Final word of advice: if you think your DDL is ok but you still get an error when you execute it, for example like this:
ERROR 1005 (HY000): Can't create table 'test.child' (errno: 150)
Warning (Code 150): Create table 'test/child' with foreign key constraint failed. There is no index in the referenced table where the referenced columns appear as the first columns.
Error (Code 1005): Can't create table 'test.child' (errno: 150)

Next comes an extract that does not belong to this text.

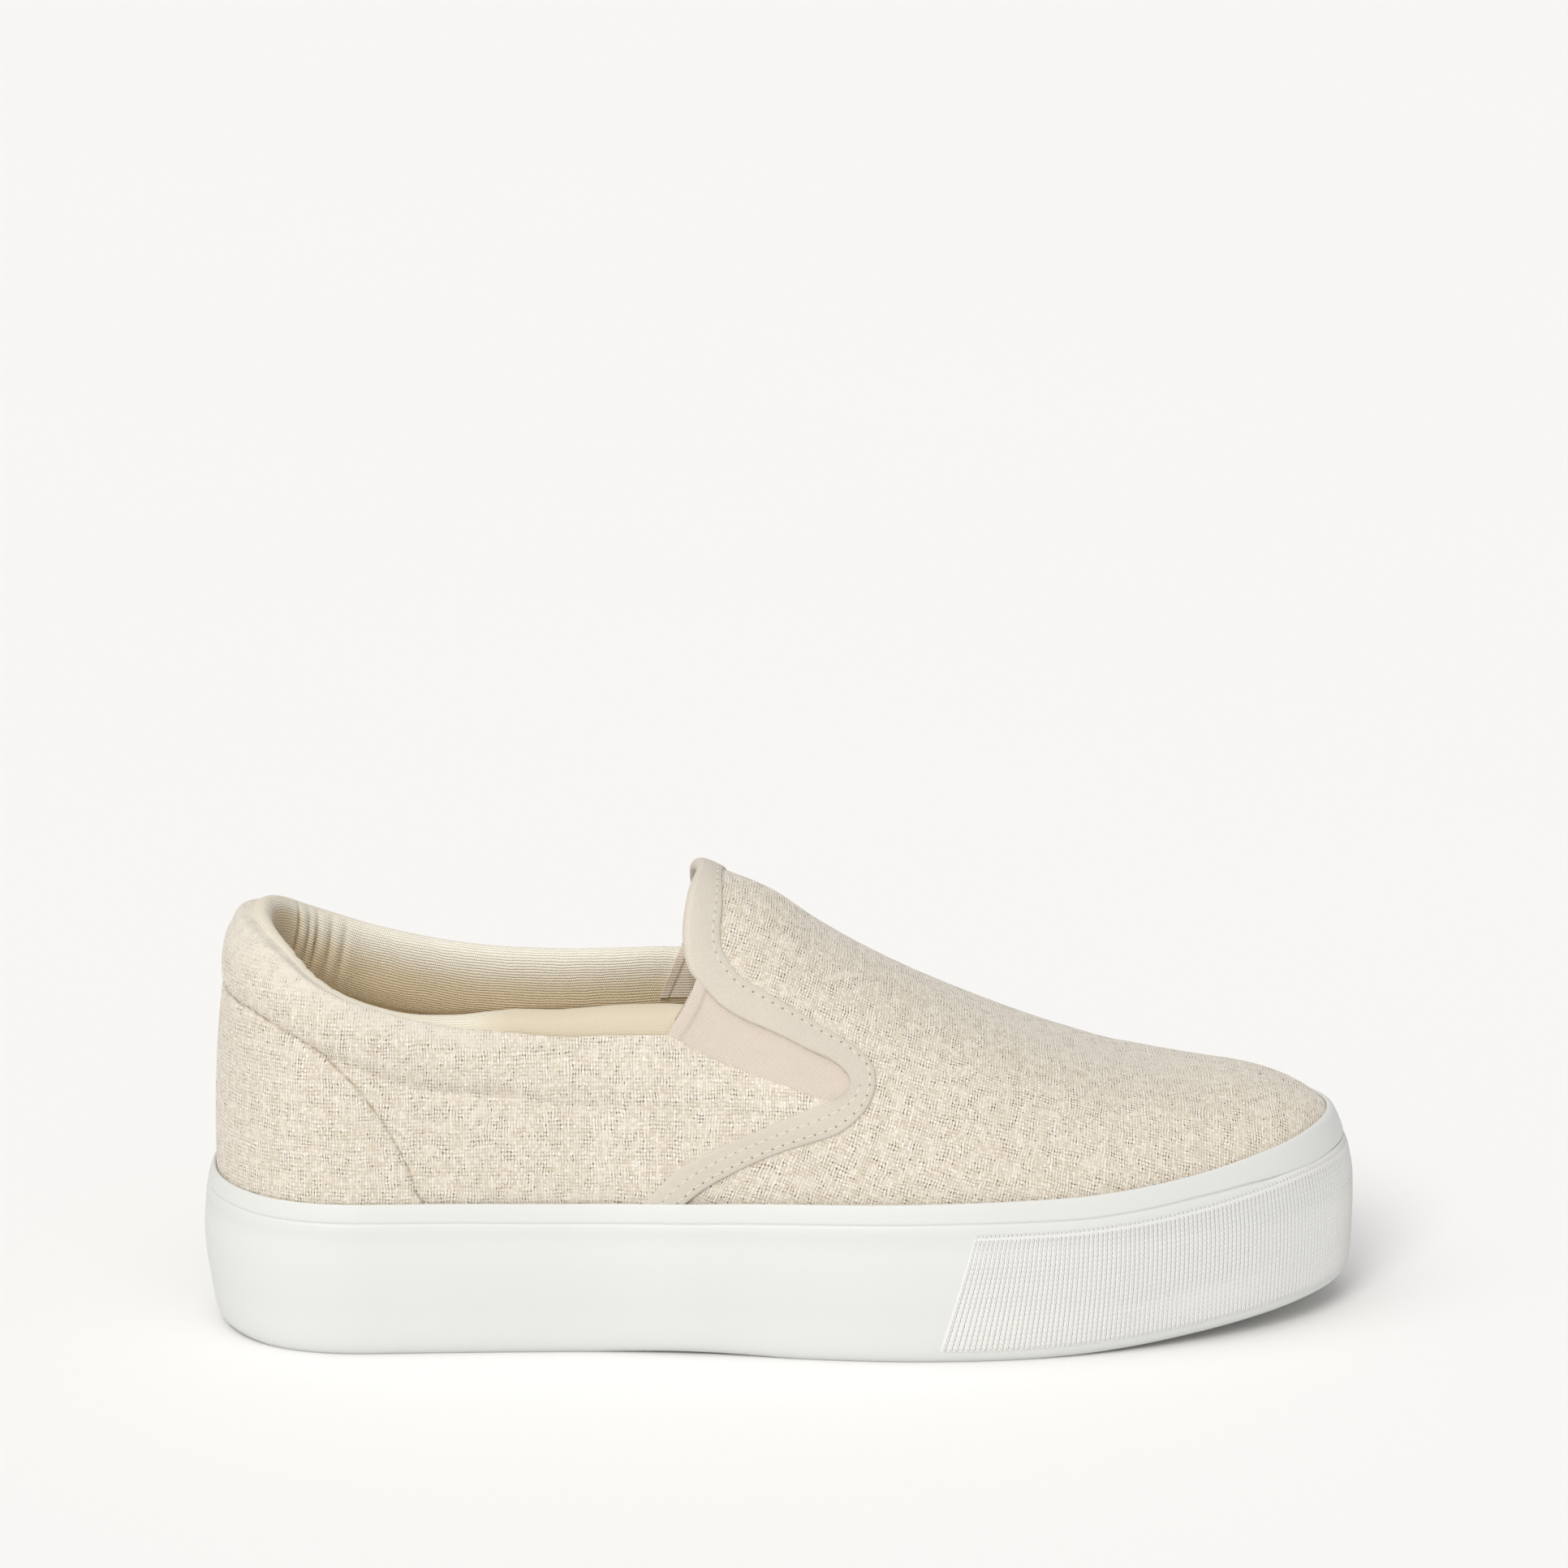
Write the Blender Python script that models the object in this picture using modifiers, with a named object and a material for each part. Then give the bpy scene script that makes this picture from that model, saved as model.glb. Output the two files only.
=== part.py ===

Then these errors may still not reveal the true nature of the error (silly again, but that's how it is). To shed more light on it, run this command immediately after your attempt to create the foreign key:
SHOW ENGINE INNODB STATUS;
This will give you a bunch of status info, and one section there looks like this:
------------------------
LATEST FOREIGN KEY ERROR
------------------------
120122 11:38:28 Error in foreign key constraint of table test/child:
foreign key (parent_id) references parent (id) ):
Cannot find an index in the referenced table where the
referenced columns appear as the first columns, or column types
in the table and the referenced table do not match for constraint.

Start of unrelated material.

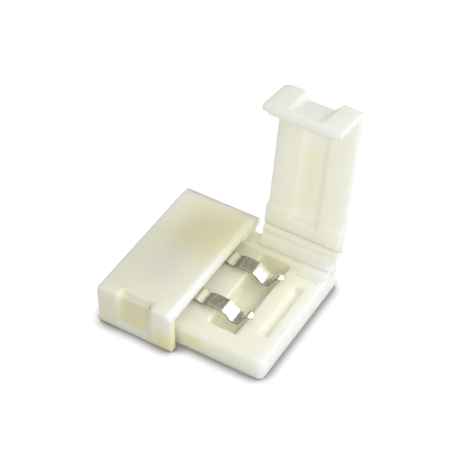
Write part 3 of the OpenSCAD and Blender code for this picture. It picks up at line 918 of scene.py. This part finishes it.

Note that the internal storage type of ENUM and SET changed in
tables created with >= InnoDB-4.1.12, and such columns in old tables
cannot be referenced by such columns in new tables.
See http://dev.mysql.com/doc/refman/5.5/en/innodb-foreign-key-constraints.html
for correct foreign key definition.
As you can see, this gives a bit more information and reveals the true problem, namely "column types in the table and the referenced table do not match for constraint"
So please, post your actual DDL, I'm sure there is a problem in there somewhere.